Stated task
Quote exactly the lines from the start of the entries to the one with "from math import", both ends included.

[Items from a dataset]
:::

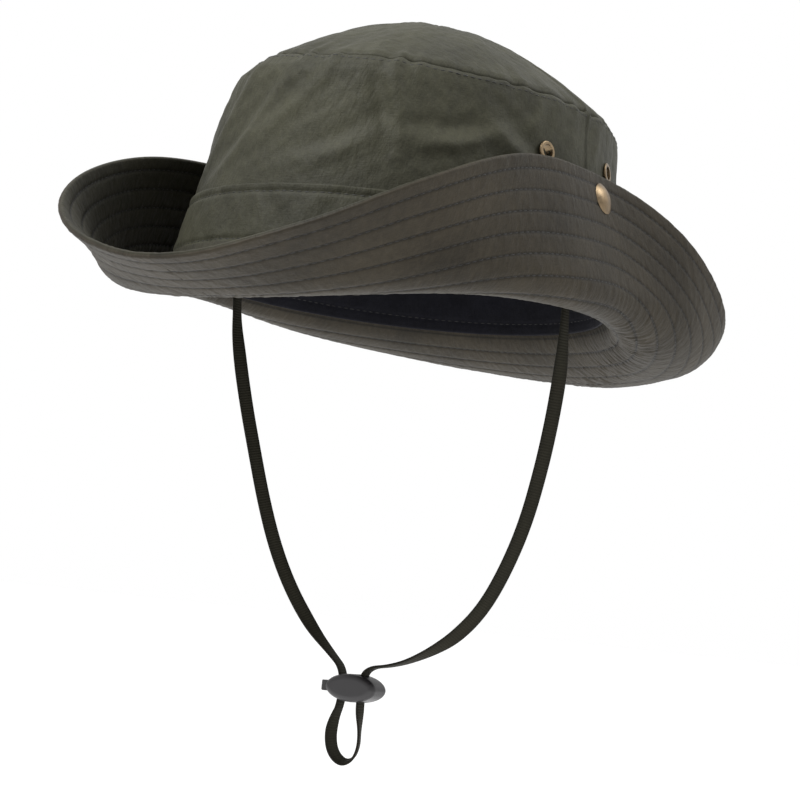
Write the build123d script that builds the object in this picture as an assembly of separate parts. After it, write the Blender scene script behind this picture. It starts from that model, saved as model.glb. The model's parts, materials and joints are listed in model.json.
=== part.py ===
from build123d import *
import os
from math import acos, atan, ceil, cos, degrees, exp, hypot, pi, radians, sin, tan

# A soft brimmed hat with snapped-up sides and a chin cord.  Millimetres, +Z up, front towards -Y,
# the wearer's left towards +X.  The origin is the middle of the head opening, in the plane where the
# crown is sewn to the brim.

# --- head opening and crown -------------------------------------------------------------------
head_half_width = 83.0
head_half_length = 101.0
wall_taper = 0.13            # how far the crown wall leans in per millimetre of height
wall_height = 74.0           # brim seam to top-panel seam
dome_height = 36.0           # top-panel seam to the highest point
dome_power = 1.8             # 2 is a parabola; lower is more pointed
crown_lean_x = 5.0           # the soft crown sags this far sideways by the top-panel seam
crown_lean_y = 5.0
cloth = 0.8
band_height = 24.0
band_cloth = 0.7
sweatband_bottom = 0.5
sweatband_top = 27.5
sweatband_cloth = 0.8
sewn_gap = 0.3               # air between two layers that follow the same curve
join_gap = 0.4               # butt joins between cut pieces

# --- brim ---------------------------------------------------------------------------------------
brim_width = 72.0            # along the cloth, from the crown seam to the edge
brim_start = 1.4             # the layers begin this far along the cloth, clear of the band
drop_mean = 70.5             # degrees that the brim first falls away from level at the crown seam
drop_lopsided = 8.0          # it falls more steeply on the wearer's left than on the right
drop_back = -18.5            # and less steeply at the back than at the front
drop_twist = 4.5
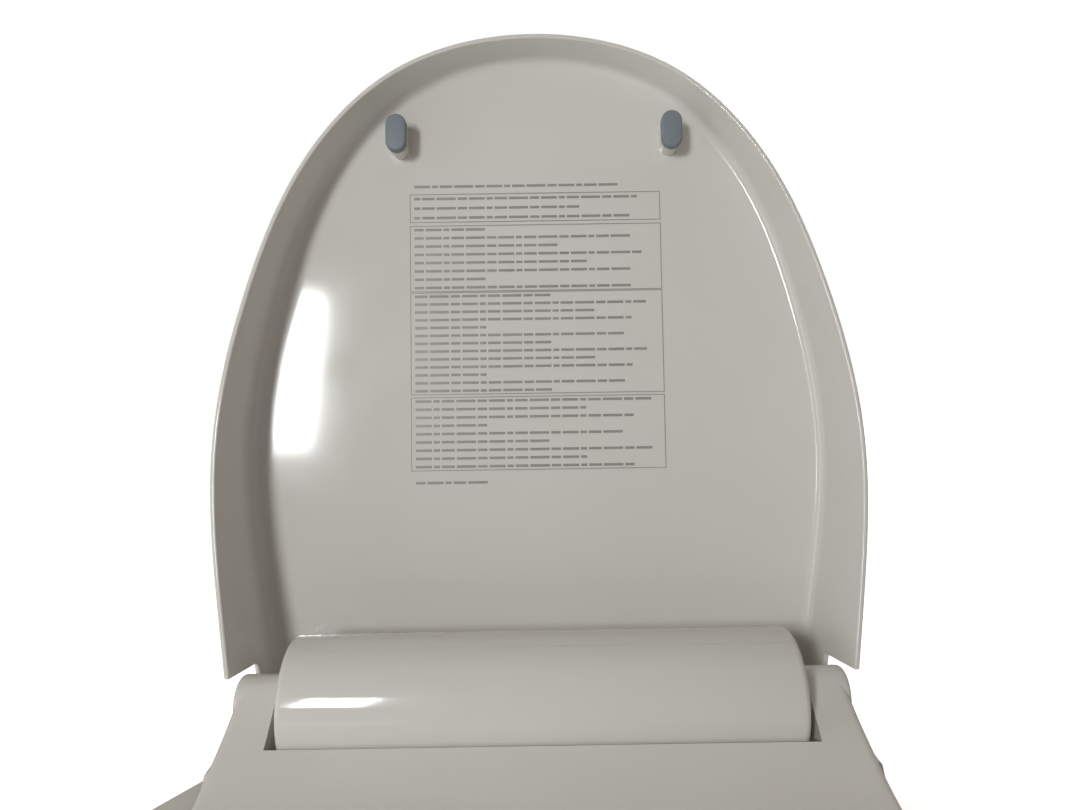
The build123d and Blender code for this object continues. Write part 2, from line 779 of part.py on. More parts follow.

:::

Solution to this problem
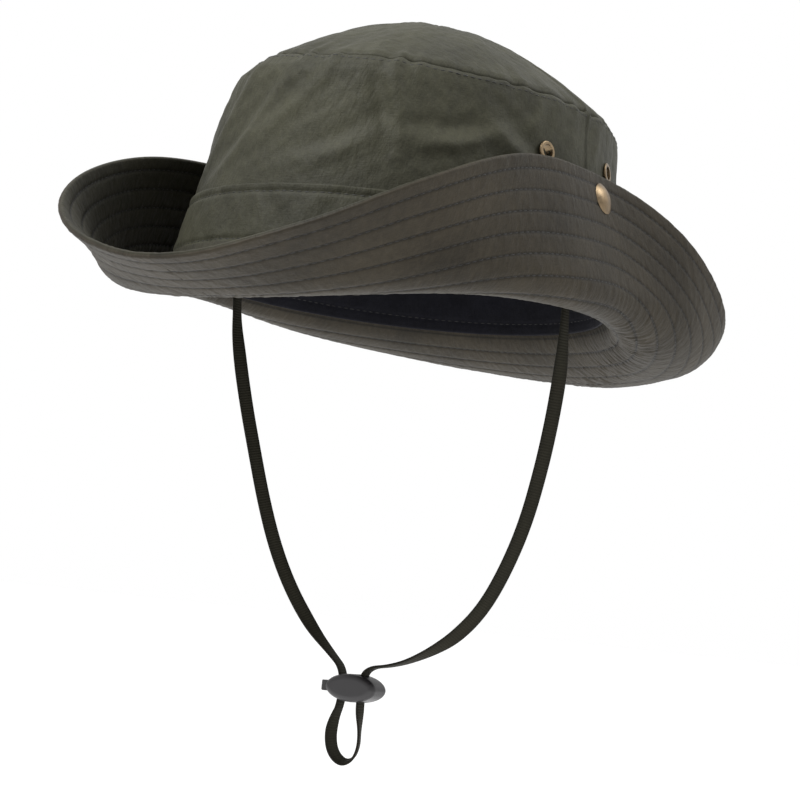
Write the build123d script that builds the object in this picture as an assembly of separate parts. After it, write the Blender scene script behind this picture. It starts from that model, saved as model.glb. The model's parts, materials and joints are listed in model.json.
=== part.py ===
from build123d import *
import os
from math import acos, atan, ceil, cos, degrees, exp, hypot, pi, radians, sin, tan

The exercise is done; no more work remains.